Probably by some point last spring, Kremlin strategists had realized that the payments would be sufficient to improve the electorate’s mood just prior to the elections. But given that in August, Putin again promised new, large-scale payments, the effects of earlier announcements on the voters’ attitudes had fallen short of expectations.
Another, more likely possibility is that as of August 2021, United Russia’s approval ratings are so low, that drastic measures had to be taken. We can’t ignore the fact that the money that are expected to be disbursed immediately before the elections are going to two groups of citizens traditionally considered as Putin’s voting base. Putin has promised RUB 10,000 to Russian pensioners. The fact that additional measures are required to keep pensioners’ loyalty is easy to interpret as evidence that Putin’s popularity and that of his party are falling, even among this traditional stronghold. Of course, none of this comes as any surprise in a context of rising prices for groceries and home utilities, as pensioners tend to be the first to feel the effects of those changes. Of course, a one-time payment may not be sufficient change society’s mood – after all, prices continue to climb, and pensioners still believe that the state could pay them more if it wanted to, but only does so rarely, and right before elections.
Even more remarkable was the announcement that all law enforcement officers would also be receiving payments. Initially, the payments were only supposed to be for military personnel, but in the end, anyone in uniform, whether military or police, including cadets, was promised RUB 15,000. On one hand, this looks like a bit of encouragement to the regime’s guards before the protests that are likely to break out after the elections. On the other hand, paying the military, looks like an attempt at mitigating dissatisfaction among the ranks. It is now known that a significant percent of several military units actually voted against constitutional amendments last year. There is another possible major motivation – Russia has many law enforcement officers, and Putin simply found a way to distribute money to the widest circle of people he could prior to the elections.

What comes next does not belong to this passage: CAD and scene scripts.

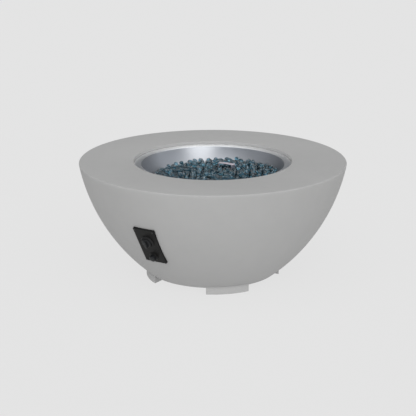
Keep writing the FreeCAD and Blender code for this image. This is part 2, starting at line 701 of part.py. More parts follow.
def spark_rod():
    """Wire through the ceramic that bends out towards the burner ring."""
    low = PAN_FLOOR_Z - CERAMIC_DOWN - SPARK_ROD_DOWN
    bend_z = PAN_FLOOR_Z + CERAMIC_UP + SPARK_ROD_UP
    reach = BURNER_R - HOOD_R - TUBE_R - SPARK_GAP
    return pipe([V(0, 0, low), V(0, 0, bend_z), V(reach, 0, bend_z)], SPARK_ROD_R)


def flame_probe():
    """Thermocouple tip: a steel tube with a rounded end."""
    low, high = PAN_FLOOR_Z - PROBE_DOWN, PAN_FLOOR_Z + PROBE_UP
    shape = rod(PROBE_R, low, high)
    top = [e for e in shape.Edges if e.BoundBox.ZMin > high - 1]
    return shape.makeFillet(PROBE_R * 0.8, top)


# ------------------------------------------------------------------ fire glass

def glass_mounds(reach):
    """Low round mounds in the spread glass, on a spiral, as whole balls that rise above a plane."""
    golden = (math.sqrt(5) - 1) / 2
    balls = []
    for i in range(int((reach / MOUND_STEP) ** 2)):
        distance, turn = MOUND_STEP * math.sqrt(i + 0.5), math.radians(360 * golden * i)
        height = MOUND_H * (MOUND_LOW + (1 - MOUND_LOW) * (i * golden % 1))
        radius = (MOUND_R ** 2 + height ** 2) / (2 * height)
        centre = V(distance * math.cos(turn), distance * math.sin(turn), height - radius)
        balls.append(Part.makeSphere(radius, centre, V(0, -1, 0)))
    return balls


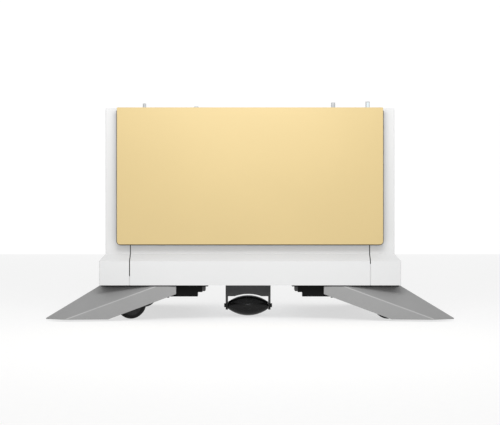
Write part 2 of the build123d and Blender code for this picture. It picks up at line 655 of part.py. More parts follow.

According to various estimates, one way or another, the payments will be distributed to up to half of the Russian electorate, which would make it the most wide-spread, brazen attempt at buying votes for a ruling party through direct cash payments from the state budget. While we will only be able to evaluate the success of this effort after the publication of election results, it is already safe to assume that distributing money is sure to have an effect. Some people already feel they are now obliged to vote for Putin’s party. The cash payments are also laying the groundwork for something else—should the election results be absurdly in favor of United Russia despite its low approval ratings, it would be easily for the Kremlin to explain its sudden spike in popularity – after all, people have just received money!
Attempting to improve the ruling party’s popularity before elections through widespread, direct cash payments to tens of millions of voters is a relatively new phenomenon in Russia. Not so long ago, people assumed that Putin was so popular that his support alone was enough to ensure any United Russia candidate’s victory. After Russia annexed Crimea in 2014, it seemed that Putin was going to ride the “Crimean consensus” wave until the end of his political career, guaranteeing his party’s victory every time he brought up his 2014 geopolitical feats.
Seven years later, we can see that neither Putin nor his party can count on his personal popularity. The Russian authorities do not offer messages or platforms capable of inspiring Russian voters to come out and support them. Even when the political field has been cleared out of all critics and set up to be ripe for voter fraud and election rigging, Putin is not feeling so confident anymore. Even in the face of an election devoid of competitors, he still has to pay people to vote for his party.
What is happening in Russia right now should put an end to any claims of Putin’s overwhelming popularity among Russian citizens (and even more so, to those of Sergei Shoigu and Sergei Lavrov). It should also dispel any expectations of Putin’s ability to offer a vision for mobilizing and uniting the nation. The only thing that Putin can give Russia’s impoverished population is a one-time pittance of a payment from the state budget, right before elections. To those dissatisfied with his regime, he has long offered a choice between silence and repression.
In 2021, Putin’s regime relies on buying votes, voter fraud and election rigging, and threats to anyone who doesn’t agree with all of this. When it comes to any ideas, personal popularity, or Russian voters rallying around Putin, the train has long since left the station.